Chapter 6 Key Takeaways

The Big Picture

Supervised learning is the foundation of applied machine learning. Given labeled training data $\{(\mathbf{x}_i, y_i)\}$, you learn a mapping $f$ from inputs to outputs that generalizes to unseen data. The two core tasks are regression (continuous targets) and classification (discrete targets).

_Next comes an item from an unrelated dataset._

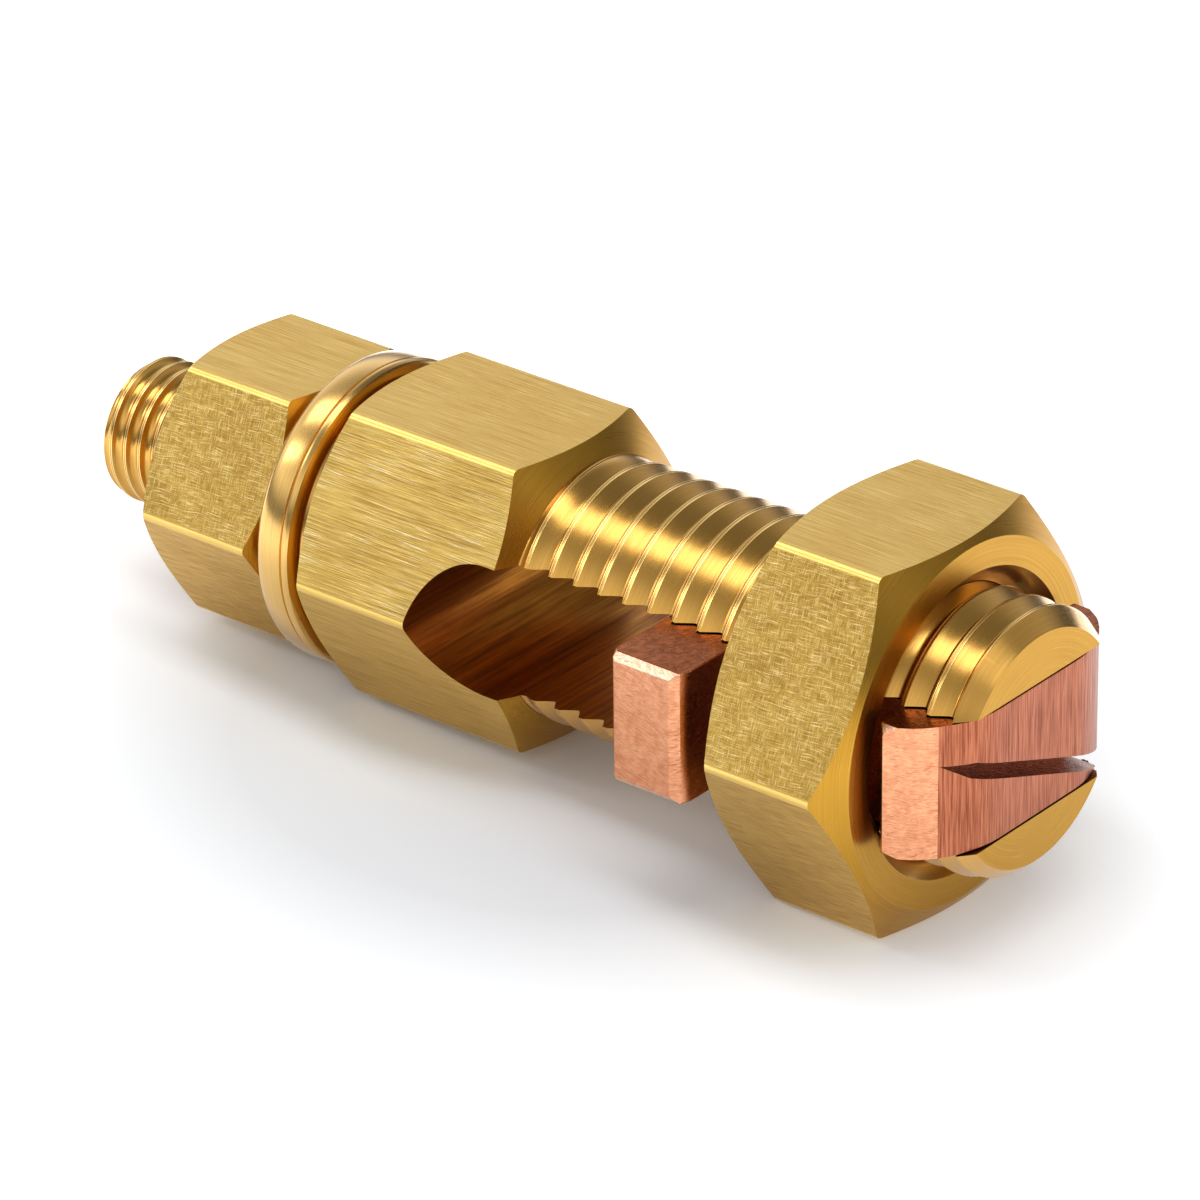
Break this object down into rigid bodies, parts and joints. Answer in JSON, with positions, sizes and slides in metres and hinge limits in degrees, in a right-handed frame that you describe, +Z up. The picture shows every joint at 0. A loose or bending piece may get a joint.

Core Algorithms at a Glance

Linear Regression

  • Models $\hat{y} = \mathbf{w}^\top \mathbf{x} + b$ and minimizes mean squared error.
  • The OLS closed-form solution is $\boldsymbol{\theta}^* = (\mathbf{X}^\top\mathbf{X})^{-1}\mathbf{X}^\top\mathbf{y}$.
  • Gradient descent is preferred when the number of features is large.
  • Regularization prevents overfitting: Ridge ($L_2$) shrinks all coefficients; Lasso ($L_1$) drives some to exactly zero for feature selection.

Polynomial Regression

  • Extends linear regression to non-linear relationships by adding polynomial feature terms.
  • The model remains linear in its parameters, so the same OLS/gradient descent machinery applies.
  • High-degree polynomials overfit badly without regularization.

Logistic Regression

  • Classification via the sigmoid function: $P(y=1|\mathbf{x}) = \sigma(\mathbf{w}^\top\mathbf{x} + b)$.
  • Trained by maximizing likelihood (equivalently, minimizing cross-entropy loss).
  • Produces calibrated probability estimates, not just class labels.
  • Decision boundary is a hyperplane in feature space.
  • Extends to multiclass via softmax regression.

Support Vector Machines

  • Find the maximum-margin hyperplane separating classes.
  • The kernel trick enables non-linear decision boundaries without explicit feature transformation.
  • The $C$ parameter controls the margin-error tradeoff.
  • Memory-efficient at prediction time (depends only on support vectors).

Decision Trees

  • Recursively partition feature space via axis-aligned splits.
  • Splitting criterion: Gini impurity or entropy (classification), variance reduction (regression).
  • Highly interpretable but prone to overfitting without pruning or depth constraints.
  • No feature scaling required; handle mixed feature types naturally.

Random Forests

  • Ensemble of decorrelated decision trees via bagging and random feature selection.
  • Primarily reduces variance while maintaining low bias.
  • Robust to hyperparameter choices; hard to "break" with bad settings.
  • Provide feature importance rankings.

Gradient Boosting (XGBoost)

  • Sequential ensemble: each new tree corrects the errors of the previous ensemble.
  • Primarily reduces bias by fitting pseudo-residuals.
  • Uses shallow trees (weak learners) with a learning rate for regularization.
  • State-of-the-art for tabular data; dominates ML competitions.
  • Key hyperparameters: learning rate, number of trees, max depth, subsample fraction.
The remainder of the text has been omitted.